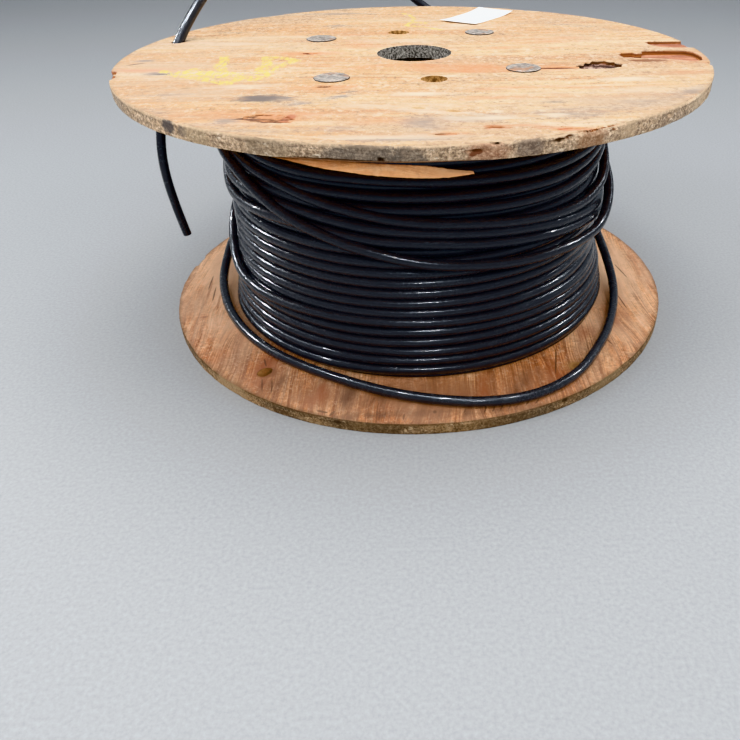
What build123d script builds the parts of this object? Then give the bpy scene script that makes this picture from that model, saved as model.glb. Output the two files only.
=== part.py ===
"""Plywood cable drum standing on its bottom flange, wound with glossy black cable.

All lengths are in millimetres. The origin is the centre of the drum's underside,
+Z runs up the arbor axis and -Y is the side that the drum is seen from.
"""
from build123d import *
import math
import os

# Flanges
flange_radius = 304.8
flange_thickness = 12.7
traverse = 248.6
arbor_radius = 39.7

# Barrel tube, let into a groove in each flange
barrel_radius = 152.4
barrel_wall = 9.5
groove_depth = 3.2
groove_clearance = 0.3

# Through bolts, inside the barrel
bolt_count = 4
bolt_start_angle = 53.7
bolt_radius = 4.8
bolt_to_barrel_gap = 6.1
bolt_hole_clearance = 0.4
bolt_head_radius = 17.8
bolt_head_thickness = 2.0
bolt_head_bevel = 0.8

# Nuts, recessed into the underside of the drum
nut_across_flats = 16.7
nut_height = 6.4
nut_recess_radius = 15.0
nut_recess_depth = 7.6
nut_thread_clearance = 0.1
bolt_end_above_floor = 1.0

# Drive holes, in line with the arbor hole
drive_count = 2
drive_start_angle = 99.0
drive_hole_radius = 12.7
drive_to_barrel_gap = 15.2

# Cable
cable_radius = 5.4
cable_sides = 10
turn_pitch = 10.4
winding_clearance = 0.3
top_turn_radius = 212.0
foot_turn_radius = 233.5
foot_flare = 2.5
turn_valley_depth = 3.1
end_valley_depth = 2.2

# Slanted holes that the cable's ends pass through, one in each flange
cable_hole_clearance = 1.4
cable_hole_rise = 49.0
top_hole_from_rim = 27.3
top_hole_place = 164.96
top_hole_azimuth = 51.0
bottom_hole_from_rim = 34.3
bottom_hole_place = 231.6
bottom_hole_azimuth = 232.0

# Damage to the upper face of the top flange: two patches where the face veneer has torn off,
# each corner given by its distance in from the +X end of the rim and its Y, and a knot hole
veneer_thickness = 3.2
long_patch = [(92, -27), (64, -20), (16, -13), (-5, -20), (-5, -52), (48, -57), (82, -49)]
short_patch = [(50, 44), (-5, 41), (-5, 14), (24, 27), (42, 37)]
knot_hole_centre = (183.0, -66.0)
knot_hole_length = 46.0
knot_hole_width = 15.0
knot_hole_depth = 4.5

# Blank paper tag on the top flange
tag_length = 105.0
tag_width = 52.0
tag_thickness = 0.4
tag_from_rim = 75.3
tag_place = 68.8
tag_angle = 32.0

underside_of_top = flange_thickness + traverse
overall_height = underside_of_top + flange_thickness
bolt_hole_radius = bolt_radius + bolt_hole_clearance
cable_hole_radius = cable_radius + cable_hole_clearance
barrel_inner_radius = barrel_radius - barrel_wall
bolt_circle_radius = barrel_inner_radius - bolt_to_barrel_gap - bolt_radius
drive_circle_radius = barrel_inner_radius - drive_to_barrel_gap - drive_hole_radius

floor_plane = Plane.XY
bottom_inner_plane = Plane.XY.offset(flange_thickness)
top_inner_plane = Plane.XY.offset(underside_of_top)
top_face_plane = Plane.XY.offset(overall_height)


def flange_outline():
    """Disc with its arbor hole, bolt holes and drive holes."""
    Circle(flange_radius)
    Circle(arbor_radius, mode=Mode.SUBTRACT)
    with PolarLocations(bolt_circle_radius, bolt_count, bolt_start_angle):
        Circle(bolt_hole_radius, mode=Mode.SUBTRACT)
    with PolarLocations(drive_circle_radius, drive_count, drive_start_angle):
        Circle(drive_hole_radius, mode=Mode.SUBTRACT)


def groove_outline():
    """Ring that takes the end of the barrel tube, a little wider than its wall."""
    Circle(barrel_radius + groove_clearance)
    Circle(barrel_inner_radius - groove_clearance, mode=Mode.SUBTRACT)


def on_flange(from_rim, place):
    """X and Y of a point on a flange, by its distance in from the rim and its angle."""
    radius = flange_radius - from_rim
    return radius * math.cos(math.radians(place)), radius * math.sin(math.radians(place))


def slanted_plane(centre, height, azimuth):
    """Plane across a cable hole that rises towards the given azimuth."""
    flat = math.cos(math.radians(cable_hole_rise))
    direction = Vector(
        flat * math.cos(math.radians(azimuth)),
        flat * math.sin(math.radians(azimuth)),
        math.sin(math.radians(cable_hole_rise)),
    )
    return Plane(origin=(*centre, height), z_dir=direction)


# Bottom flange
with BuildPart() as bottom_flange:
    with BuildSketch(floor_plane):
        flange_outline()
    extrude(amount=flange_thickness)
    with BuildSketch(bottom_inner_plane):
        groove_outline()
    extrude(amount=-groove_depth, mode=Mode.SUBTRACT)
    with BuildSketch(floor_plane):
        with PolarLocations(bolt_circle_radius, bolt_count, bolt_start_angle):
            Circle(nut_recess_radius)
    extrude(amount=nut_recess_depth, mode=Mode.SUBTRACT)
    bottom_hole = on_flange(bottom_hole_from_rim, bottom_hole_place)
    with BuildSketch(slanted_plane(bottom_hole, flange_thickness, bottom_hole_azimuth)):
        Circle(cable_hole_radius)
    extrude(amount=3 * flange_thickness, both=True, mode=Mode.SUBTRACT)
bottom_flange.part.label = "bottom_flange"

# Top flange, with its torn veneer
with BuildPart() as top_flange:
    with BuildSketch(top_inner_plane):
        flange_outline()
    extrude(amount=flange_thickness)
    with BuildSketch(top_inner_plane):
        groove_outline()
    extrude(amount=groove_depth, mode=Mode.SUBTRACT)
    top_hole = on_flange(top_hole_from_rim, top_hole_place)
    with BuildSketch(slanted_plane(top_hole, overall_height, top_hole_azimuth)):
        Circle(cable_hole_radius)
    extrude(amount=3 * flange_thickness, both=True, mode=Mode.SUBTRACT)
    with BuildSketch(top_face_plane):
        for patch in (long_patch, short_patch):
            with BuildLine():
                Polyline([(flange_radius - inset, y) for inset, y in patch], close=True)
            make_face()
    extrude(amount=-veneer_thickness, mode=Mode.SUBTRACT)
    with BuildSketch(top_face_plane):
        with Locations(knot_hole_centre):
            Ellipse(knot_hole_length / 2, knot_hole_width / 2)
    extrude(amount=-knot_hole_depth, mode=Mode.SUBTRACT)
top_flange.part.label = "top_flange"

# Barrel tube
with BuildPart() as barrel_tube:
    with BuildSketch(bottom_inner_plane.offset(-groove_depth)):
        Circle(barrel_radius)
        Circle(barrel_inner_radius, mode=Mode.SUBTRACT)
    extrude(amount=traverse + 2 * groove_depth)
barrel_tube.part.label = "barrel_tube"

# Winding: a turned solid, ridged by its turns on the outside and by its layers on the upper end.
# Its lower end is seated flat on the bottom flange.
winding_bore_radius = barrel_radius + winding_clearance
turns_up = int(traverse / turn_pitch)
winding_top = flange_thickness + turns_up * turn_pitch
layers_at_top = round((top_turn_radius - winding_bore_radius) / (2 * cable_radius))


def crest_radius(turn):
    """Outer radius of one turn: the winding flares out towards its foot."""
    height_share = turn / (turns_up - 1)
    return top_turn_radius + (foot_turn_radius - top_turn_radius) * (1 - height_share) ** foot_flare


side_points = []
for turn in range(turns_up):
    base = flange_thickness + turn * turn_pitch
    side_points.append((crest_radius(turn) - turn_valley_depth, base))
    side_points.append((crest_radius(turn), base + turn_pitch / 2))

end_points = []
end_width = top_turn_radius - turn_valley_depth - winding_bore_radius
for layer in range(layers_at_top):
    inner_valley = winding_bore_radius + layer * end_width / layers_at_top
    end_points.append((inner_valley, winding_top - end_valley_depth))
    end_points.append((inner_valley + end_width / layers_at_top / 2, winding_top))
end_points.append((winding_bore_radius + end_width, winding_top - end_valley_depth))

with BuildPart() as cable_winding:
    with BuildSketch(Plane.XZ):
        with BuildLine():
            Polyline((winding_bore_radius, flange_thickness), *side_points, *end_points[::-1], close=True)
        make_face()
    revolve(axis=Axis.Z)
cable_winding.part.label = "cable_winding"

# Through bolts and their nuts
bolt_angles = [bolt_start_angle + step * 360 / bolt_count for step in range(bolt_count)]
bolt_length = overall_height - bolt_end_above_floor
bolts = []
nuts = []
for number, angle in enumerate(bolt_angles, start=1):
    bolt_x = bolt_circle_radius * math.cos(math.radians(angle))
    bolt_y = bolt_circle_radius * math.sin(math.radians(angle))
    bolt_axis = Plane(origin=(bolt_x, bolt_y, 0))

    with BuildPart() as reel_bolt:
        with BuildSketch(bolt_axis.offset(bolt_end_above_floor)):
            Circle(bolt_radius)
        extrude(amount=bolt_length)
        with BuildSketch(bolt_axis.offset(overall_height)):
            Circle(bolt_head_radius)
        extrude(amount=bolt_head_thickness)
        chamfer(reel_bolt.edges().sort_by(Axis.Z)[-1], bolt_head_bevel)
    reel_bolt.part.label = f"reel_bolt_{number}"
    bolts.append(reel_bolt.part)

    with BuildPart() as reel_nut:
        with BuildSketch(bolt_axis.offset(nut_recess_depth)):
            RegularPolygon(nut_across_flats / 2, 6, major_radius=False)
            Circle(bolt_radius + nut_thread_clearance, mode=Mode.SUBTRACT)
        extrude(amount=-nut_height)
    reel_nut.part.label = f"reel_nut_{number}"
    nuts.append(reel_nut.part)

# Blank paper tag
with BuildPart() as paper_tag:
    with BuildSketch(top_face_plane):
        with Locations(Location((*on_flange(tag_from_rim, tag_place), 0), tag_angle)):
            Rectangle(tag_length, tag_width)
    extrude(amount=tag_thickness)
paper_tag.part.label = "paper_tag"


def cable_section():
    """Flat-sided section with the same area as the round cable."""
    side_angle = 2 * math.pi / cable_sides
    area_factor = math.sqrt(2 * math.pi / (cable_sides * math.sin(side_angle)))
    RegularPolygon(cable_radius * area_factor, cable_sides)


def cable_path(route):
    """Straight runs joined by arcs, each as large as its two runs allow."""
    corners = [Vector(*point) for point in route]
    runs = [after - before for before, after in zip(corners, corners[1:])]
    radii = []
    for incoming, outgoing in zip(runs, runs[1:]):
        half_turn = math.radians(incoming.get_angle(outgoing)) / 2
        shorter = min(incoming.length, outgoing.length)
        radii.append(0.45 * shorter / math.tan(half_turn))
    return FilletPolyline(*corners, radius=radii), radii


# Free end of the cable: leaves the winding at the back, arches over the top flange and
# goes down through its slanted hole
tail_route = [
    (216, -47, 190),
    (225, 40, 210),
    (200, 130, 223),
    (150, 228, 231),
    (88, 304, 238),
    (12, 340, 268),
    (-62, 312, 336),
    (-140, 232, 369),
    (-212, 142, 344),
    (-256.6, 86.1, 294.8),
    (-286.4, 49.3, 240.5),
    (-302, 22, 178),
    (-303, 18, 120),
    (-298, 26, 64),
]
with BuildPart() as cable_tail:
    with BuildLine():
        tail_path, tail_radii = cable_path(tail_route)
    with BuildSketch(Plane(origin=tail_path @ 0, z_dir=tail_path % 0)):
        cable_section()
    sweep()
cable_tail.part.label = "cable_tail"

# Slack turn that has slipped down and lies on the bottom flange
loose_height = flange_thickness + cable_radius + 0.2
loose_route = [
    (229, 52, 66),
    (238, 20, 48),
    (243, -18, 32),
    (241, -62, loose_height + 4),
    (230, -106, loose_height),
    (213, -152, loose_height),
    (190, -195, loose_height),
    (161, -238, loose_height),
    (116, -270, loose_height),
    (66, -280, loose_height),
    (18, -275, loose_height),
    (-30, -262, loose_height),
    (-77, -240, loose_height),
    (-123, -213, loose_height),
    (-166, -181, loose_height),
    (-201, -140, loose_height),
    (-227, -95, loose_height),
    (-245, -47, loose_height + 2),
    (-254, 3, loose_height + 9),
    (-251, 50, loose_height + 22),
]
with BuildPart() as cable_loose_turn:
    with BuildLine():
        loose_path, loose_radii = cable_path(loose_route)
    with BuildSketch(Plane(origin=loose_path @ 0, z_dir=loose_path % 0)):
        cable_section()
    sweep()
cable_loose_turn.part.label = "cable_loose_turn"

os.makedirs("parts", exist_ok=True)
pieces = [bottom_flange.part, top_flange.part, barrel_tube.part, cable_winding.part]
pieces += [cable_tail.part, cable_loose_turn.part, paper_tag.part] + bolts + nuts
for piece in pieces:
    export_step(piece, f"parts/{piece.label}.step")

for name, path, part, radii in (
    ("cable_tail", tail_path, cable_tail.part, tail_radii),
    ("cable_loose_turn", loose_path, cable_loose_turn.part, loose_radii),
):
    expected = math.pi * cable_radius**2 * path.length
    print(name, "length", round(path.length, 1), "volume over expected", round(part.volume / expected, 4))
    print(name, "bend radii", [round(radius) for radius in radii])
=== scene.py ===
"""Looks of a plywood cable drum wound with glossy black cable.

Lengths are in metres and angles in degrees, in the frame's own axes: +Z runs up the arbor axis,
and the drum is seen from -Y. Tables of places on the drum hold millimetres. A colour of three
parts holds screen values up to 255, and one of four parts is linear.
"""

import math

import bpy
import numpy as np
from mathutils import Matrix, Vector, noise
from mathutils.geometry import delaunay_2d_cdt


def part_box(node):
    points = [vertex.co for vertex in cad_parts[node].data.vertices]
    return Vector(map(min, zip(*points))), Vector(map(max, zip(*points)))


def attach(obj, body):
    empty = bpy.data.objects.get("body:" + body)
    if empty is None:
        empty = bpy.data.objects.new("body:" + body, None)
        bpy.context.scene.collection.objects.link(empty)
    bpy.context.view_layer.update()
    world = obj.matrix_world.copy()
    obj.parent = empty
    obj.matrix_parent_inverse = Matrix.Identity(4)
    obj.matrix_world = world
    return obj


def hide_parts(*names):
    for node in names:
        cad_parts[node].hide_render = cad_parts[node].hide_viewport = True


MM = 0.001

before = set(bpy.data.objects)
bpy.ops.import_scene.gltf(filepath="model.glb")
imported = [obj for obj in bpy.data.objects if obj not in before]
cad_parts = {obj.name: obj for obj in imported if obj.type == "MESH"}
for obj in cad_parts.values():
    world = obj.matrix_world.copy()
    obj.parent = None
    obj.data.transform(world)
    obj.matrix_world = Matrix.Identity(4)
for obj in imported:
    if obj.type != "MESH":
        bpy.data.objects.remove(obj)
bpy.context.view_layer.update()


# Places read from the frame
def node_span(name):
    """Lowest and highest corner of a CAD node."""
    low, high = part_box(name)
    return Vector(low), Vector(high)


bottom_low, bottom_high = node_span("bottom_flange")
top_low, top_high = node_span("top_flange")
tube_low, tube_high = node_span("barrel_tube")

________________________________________

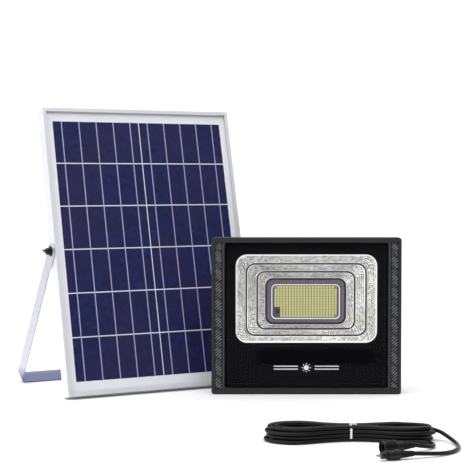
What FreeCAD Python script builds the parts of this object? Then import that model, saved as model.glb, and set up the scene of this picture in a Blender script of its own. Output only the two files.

________________________________________

Requirements |
Write out each line exactly as it appears, from the line with "for name, path, part, radii" up to and including the line with "bpy.data.objects.remove(obj)".

Task answer |
for name, path, part, radii in (
    ("cable_tail", tail_path, cable_tail.part, tail_radii),
    ("cable_loose_turn", loose_path, cable_loose_turn.part, loose_radii),
):
    expected = math.pi * cable_radius**2 * path.length
    print(name, "length", round(path.length, 1), "volume over expected", round(part.volume / expected, 4))
    print(name, "bend radii", [round(radius) for radius in radii])
=== scene.py ===
"""Looks of a plywood cable drum wound with glossy black cable.

Lengths are in metres and angles in degrees, in the frame's own axes: +Z runs up the arbor axis,
and the drum is seen from -Y. Tables of places on the drum hold millimetres. A colour of three
parts holds screen values up to 255, and one of four parts is linear.
"""

import math

import bpy
import numpy as np
from mathutils import Matrix, Vector, noise
from mathutils.geometry import delaunay_2d_cdt


def part_box(node):
    points = [vertex.co for vertex in cad_parts[node].data.vertices]
    return Vector(map(min, zip(*points))), Vector(map(max, zip(*points)))


def attach(obj, body):
    empty = bpy.data.objects.get("body:" + body)
    if empty is None:
        empty = bpy.data.objects.new("body:" + body, None)
        bpy.context.scene.collection.objects.link(empty)
    bpy.context.view_layer.update()
    world = obj.matrix_world.copy()
    obj.parent = empty
    obj.matrix_parent_inverse = Matrix.Identity(4)
    obj.matrix_world = world
    return obj


def hide_parts(*names):
    for node in names:
        cad_parts[node].hide_render = cad_parts[node].hide_viewport = True


MM = 0.001

before = set(bpy.data.objects)
bpy.ops.import_scene.gltf(filepath="model.glb")
imported = [obj for obj in bpy.data.objects if obj not in before]
cad_parts = {obj.name: obj for obj in imported if obj.type == "MESH"}
for obj in cad_parts.values():
    world = obj.matrix_world.copy()
    obj.parent = None
    obj.data.transform(world)
    obj.matrix_world = Matrix.Identity(4)
for obj in imported:
    if obj.type != "MESH":
        bpy.data.objects.remove(obj)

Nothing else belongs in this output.